CheshireCC / faster-whisper-GUI

faster_whisper GUI with PySide6
GNU Affero General Public License v3.0
1.69k stars 104 forks source link

WhisperX说话人分离无法进行 #161

Open sugar-ray34 opened 5 months ago

sugar-ray34 commented 5 months ago

模型下载没有问题(按之前的帖子用管理员身份运行),不知道报Move Model To Device Error是什么原因,然后就一直卡在这一步了,GPU占用也一直满载,挂机一段时间也没有结果 ==========Speaker_Diarize==========

min_speaker: 1 max_speaker: 2

Speaker diarize and alignment load speaker brain model... Move Model To Device Error: 'SpeakerDiarization' object has no attribute 'to' speaker diarize...

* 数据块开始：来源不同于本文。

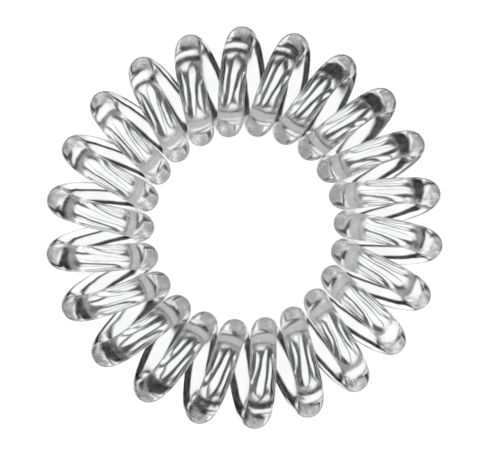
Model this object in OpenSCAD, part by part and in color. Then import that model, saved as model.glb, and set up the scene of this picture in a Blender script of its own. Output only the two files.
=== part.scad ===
// Spiral hair tie: one clear round cord, wound as a spring and welded end to end into a ring.
// Millimetres. The ring lies on the XY plane, centred on Z, and rests on the bottoms of its turns.

/* [Cord] */
// Diameter of the cord
cord_d = 2.65; // [1.6:0.05:3.4]

/* [Coil] */
// Width of one turn of the coil, from the hole to the outside
coil_w = 10.95; // [8:0.05:16]
// Height of one turn of the coil, as it lies on a table
coil_h = 10.95; // [8:0.05:16]
// Number of turns round the ring
turns = 22; // [16:1:26]
// Mean clear gap between neighbouring turns where they crowd round the hole
hole_gap = 0.3; // [0.25:0.05:1.5]

/* [Set that the tie has taken] */
// Azimuth of the first turn's outer tip, in degrees from X
first_tip = 9.6; // [0:0.1:22]
// Most that the turns have crept round the ring towards one side of it, in degrees
creep = 1.9; // [0:0.1:2.2]
// Azimuth of that side, in degrees from X
creep_side = 46; // [-180:1:180]
// Most that they have crept besides towards the two ends of one diameter, in degrees
pinch = 0.45; // [0:0.05:0.6]
// Azimuth of one of those two ends, in degrees from X
pinch_side = -29; // [-180:1:180]
// Half of what the ring's longest diameter has over its mean one
oval = 0.1; // [0:0.05:0.5]
// Azimuth of the longest diameter, in degrees from X
oval_side = 83; // [-180:1:180]

/* [Mesh] */
// Flat sides round the cord
cord_sides = 12; // [8:1:12]
// Rings of corners along one turn
turn_rings = 20; // [16:1:22]

/* [Hidden] */
CLEAR_PLASTIC = [0.93, 0.94, 0.95, 0.45];

// The cord's centre line runs round the ring between two circles, one through the inner tips of the
// turns and one through the outer tips. The inner circle is as long as the turns need, so the hole
// and the ring's own diameter follow from the cord, the gap and the number of turns.
inner_r = turns * (cord_d + hole_gap) / (2 * PI);
sweep_w = (coil_w - cord_d) / 2;
sweep_h = (coil_h - cord_d) / 2;
mid_r = inner_r + sweep_w;

ring_count = turns * turn_rings;

// A station is how far round the ring a point of the cord is, from 0 to 1. The phase is how far it is
// round its own turn: 0 at the outer tip, 90 on top, 180 at the inner tip and 270 underneath.
function phase(station) = 360 * turns * station;
function even_azimuth(station) = first_tip + 360 * station;
function azimuth(station) =
    let (even = even_azimuth(station))
    even - creep * sin(even - creep_side) - pinch * sin(2 * (even - pinch_side));
function ring_r(station) = mid_r + oval * cos(2 * (even_azimuth(station) - oval_side));

function outward(station) = [cos(azimuth(station)), sin(azimuth(station)), 0];
function centre_line(station) =
    outward(station) * (ring_r(station) + sweep_w * cos(phase(station)))
    + [0, 0, coil_h / 2 + sweep_h * sin(phase(station))];

function unit(v) = v / norm(v);
function along(station, step = 0.25 / ring_count) =
    unit(centre_line(station + step) - centre_line(station - step));

// The direction out of the turn, square to the cord. It closes on itself after a whole ring.
function out_of_turn(station) =
    let (
        lean = outward(station) * cos(phase(station)) + [0, 0, sin(phase(station))],
        axis = along(station)
    ) unit(lean - axis * (lean * axis));

// The corners of the cord's section at one station. They lie on the cord's true surface.
function section(station) =
    let (
        middle = centre_line(station),
        up = out_of_turn(station),
        side = cross(along(station), up)
    ) [
        for (corner = [0 : cord_sides - 1])
            let (turned = 360 * corner / cord_sides)
            middle + (up * cos(turned) + side * sin(turned)) * cord_d / 2
    ];

// Two triangles for each flat between one ring of corners and the next. The last ring meets the first.
function flats(ring) = [
    for (corner = [0 : cord_sides - 1])
        let (
            here = ring * cord_sides,
            ahead = (ring + 1) % ring_count * cord_sides,
            beside = (corner + 1) % cord_sides
        )
        each [
            [here + corner, ahead + corner, ahead + beside],
            [here + corner, ahead + beside, here + beside]
        ]
];

module coil() {
    color(CLEAR_PLASTIC)
    polyhedron(
        points = [for (ring = [0 : ring_count - 1]) each section(ring / ring_count)],
        faces = [for (ring = [0 : ring_count - 1]) each flats(ring)]
    );
}

coil();
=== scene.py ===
import math

import bpy
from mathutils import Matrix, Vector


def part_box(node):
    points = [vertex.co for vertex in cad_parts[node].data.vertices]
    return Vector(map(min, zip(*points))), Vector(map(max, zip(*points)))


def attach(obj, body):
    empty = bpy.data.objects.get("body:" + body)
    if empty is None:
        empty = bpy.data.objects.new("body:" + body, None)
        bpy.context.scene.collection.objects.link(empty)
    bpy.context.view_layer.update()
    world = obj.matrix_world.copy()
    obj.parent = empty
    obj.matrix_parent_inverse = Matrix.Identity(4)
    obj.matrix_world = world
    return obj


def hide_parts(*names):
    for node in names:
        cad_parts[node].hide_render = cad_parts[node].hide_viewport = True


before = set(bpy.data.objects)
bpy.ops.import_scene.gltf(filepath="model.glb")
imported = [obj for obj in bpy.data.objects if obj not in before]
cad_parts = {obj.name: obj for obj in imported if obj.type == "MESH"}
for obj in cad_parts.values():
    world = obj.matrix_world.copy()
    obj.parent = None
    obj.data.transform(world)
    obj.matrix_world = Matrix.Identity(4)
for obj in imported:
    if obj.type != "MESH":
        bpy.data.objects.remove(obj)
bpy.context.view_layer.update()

# The cord
# One round cord of clear, colourless thermoplastic polyurethane, drawn through a round die, wound as a
# spring of 22 turns, set by heat and welded end to end into a ring. It lies flat by itself, and its turns
# have crept a little towards one side. The die leaves faint lines along it, and cooling leaves ripples.
MM = 0.001
CORD_D = 2.65 * MM
COIL_W = 10.95 * MM
TURNS = 22
HOLE_GAP = 0.3 * MM
FIRST_TIP = math.radians(9.6)
CREEP = math.radians(1.9)
CREEP_SIDE = math.radians(46)
PINCH = math.radians(0.45)
PINCH_SIDE = math.radians(-29)
OVAL = 0.1 * MM
OVAL_SIDE = math.radians(83)
RINGS_PER_TURN = 96
CORD_SIDES = 32
UNEVEN = 0.006 * MM

# Each noise: how fine it is round the section, how fine along the whole cord, and its detail.
PATCHES = (1.1, 22.0, 0.0)
DIE_LINES = (9.0, 6.0, 1.0)
RIPPLES = (2.2, 60.0, 0.0)
WANDER = (1.3, 14.0, 1.0)
DIE_LINE_DEPTH = 0.009 * MM
RIPPLE_DEPTH = 0.035 * MM
LINES_START = 0.45
LINES_FULL = 0.66
CLEAR_TPU_IOR = 1.5
HAZE_LEAST = 0.11
HAZE_MOST = 0.16
CLEAREST = (1.0, 1.0, 1.0, 1.0)
GREYEST = (0.97, 0.975, 0.98, 1.0)

bottom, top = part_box("coil")
COIL_H = top[2] - bottom[2]


def in_scene(name, data):
    """A new object at the origin with the given mesh or camera."""
    thing = bpy.data.objects.new(name, data)
    bpy.context.scene.collection.objects.link(thing)
    return thing


def bare_material(name):
    """A material with an empty node tree, with that tree and the socket for its surface."""
    material = bpy.data.materials.new(name)
    material.use_nodes = True
    tree = material.node_tree
    tree.nodes.clear()
    return material, tree, tree.nodes.new("ShaderNodeOutputMaterial").inputs["Surface"]


def put(socket, value):
    """Links another node's socket to this one, or sets the value that stands in it."""
    if isinstance(value, bpy.types.NodeSocket):
        socket.id_data.links.new(value, socket)
    else:
        socket.default_value = value


def calc(tree, operation, *values):
    """A Math node, with its result."""
    node = tree.nodes.new("ShaderNodeMath")
    node.operation = operation
    for socket, value in zip(node.inputs, values):
        put(socket, value)
    return node.outputs[0]


def join_xyz(tree, x, y, z):
    """A vector of three values."""
    node = tree.nodes.new("ShaderNodeCombineXYZ")
    for socket, value in zip(node.inputs, (x, y, z)):
        put(socket, value)
    return node.outputs[0]


def about_z(tree, radius, angle, height):
    """The point at a distance from Z, an angle round it and a height."""
    return join_xyz(tree, calc(tree, "MULTIPLY", radius, calc(tree, "COSINE", angle)),
                    calc(tree, "MULTIPLY", radius, calc(tree, "SINE", angle)), height)


def ramp(tree, value, start, end, low, high, way="LINEAR"):
    """Goes from low to high as the value goes from start to end."""
    node = tree.nodes.new("ShaderNodeMapRange")
    node.interpolation_type = way
    for name, number in (("From Min", start), ("From Max", end), ("To Min", low), ("To Max", high)):
        node.inputs[name].default_value = number
    put(node.inputs["Value"], value)
    return node.outputs[0]


def parts_of(tree, vector):
    """The x, y and z of a vector."""
    node = tree.nodes.new("ShaderNodeSeparateXYZ")
    put(node.inputs[0], vector)
    return node.outputs


def noise_on_cord(tree, round_parts, along_parts, round_scale, along_scale, detail):
    """Noise that runs round the section and along the cord, and meets itself both ways."""
    place = join_xyz(tree, calc(tree, "MULTIPLY", round_parts["X"], round_scale),
                     calc(tree, "MULTIPLY", round_parts["Y"], round_scale),
                     calc(tree, "MULTIPLY", along_parts["X"], along_scale))
    noise = tree.nodes.new("ShaderNodeTexNoise")
    noise.noise_dimensions = "4D"
    put(noise.inputs["Vector"], place)
    put(noise.inputs["W"], calc(tree, "MULTIPLY", along_parts["Y"], along_scale))
    noise.inputs["Scale"].default_value = 1.0
    noise.inputs["Detail"].default_value = detail
    return noise.outputs["Fac"]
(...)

CheshireCC commented 5 months ago

版本?

sugar-ray34 commented 5 months ago

版本?

0.8.0

CheshireCC commented 5 months ago

版本?

0.8.0

你看看共享显存是不是也高占用,如果是的话,那就是显存不够了,启用内存给显卡共享了,导致速度慢,可以在使用 whisperX 之前卸载 fw 模型腾出显存

sugar-ray34 commented 5 months ago

版本?

0.8.0

你看看共享显存是不是也高占用,如果是的话,那就是显存不够了,启用内存给显卡共享了,导致速度慢,可以在使用 whisperX 之前卸载 fw 模型腾出显存

共享GPU内存才1.4/7.9G占用并不高,但确实专用显存占满了,fw模型卸载之后解决了,也就是说whisperX只能用专用显存跑?但跑出来两个说话人完全没有区分,200句里面只有10句做出了分别,我看日志之前的报错还是一样?

==========Speaker_Diarize==========

min_speaker: 1 max_speaker: 2

Speaker diarize and alignment load speaker brain model... Move Model To Device Error: 'SpeakerDiarization' object has no attribute 'to' speaker diarize... process transcription result... speaker alignment... UPdata DataModel tab_F:/XXX updata table:F:/XXX

CheshireCC commented 5 months ago

显存本身不够的时候,才会使用共享显存,共享显存就会造成速度慢,说话人分离是基于聚类算法开发的深度学习模型,效果不一定准确,区分不够的话把最大、最小说话人都设置成 2 ,可能会好点儿

sugar-ray34 commented 5 months ago

显存本身不够的时候,才会使用共享显存,共享显存就会造成速度慢,说话人分离是基于聚类算法开发的深度学习模型,效果不一定准确,区分不够的话把最大、最小说话人都设置成 2 ,可能会好点儿

嗯,即使都设成2,说话人分离这个功能感觉还是属于不可用的状态。我试了几个素材,最多只能分辨男性跟女性声源的区别,同性间的对话完全无法分辨。不知道参数有没有优化的空间,感谢了!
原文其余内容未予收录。